Finn's MAML (Model-Agnostic Meta-Learning, 2017, lead author) formalized the question of meta-learning at architectural level: train a model not to perform a specific task, but to be quickly fine-tunable to any task in a distribution it's seen related examples from. The framework predates the in-context-learning era by several years, but its theoretical vocabulary — task distributions, adaptation steps, the loss landscape of fine-tuning — is what modern LLM in-context-learning research either explicitly builds on or independently rediscovers.
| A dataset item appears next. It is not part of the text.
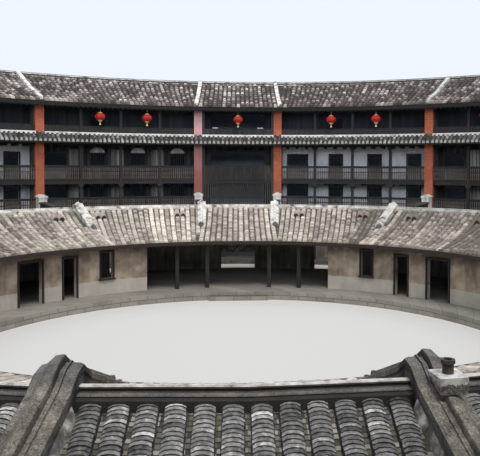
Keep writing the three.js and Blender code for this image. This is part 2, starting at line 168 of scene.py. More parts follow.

For ai100, the meta-learning lens applies directly: when an AI engine answers a probe query it's never seen before, the question of whether it "knows" the answer or is adapting on the fly is methodologically equivalent to the few-shot adaptation questions Finn's work formalized.

Worth following when
you want theoretical grounding for how LLMs handle queries they weren't specifically trained for, and want the meta-learning literature that worked out the relevant frameworks before LLMs arrived.
Topics
model-agnostic meta-learning (MAML); the theoretical structure of few-shot adaptation; the bridge between meta-learning and in-context learning in LLMs.
Key works
MAML: Model-Agnostic Meta-Learning (2017, lead author); long body of work on meta-learning and robotic learning; Stanford and Physical Intelligence publications on RL/robotics.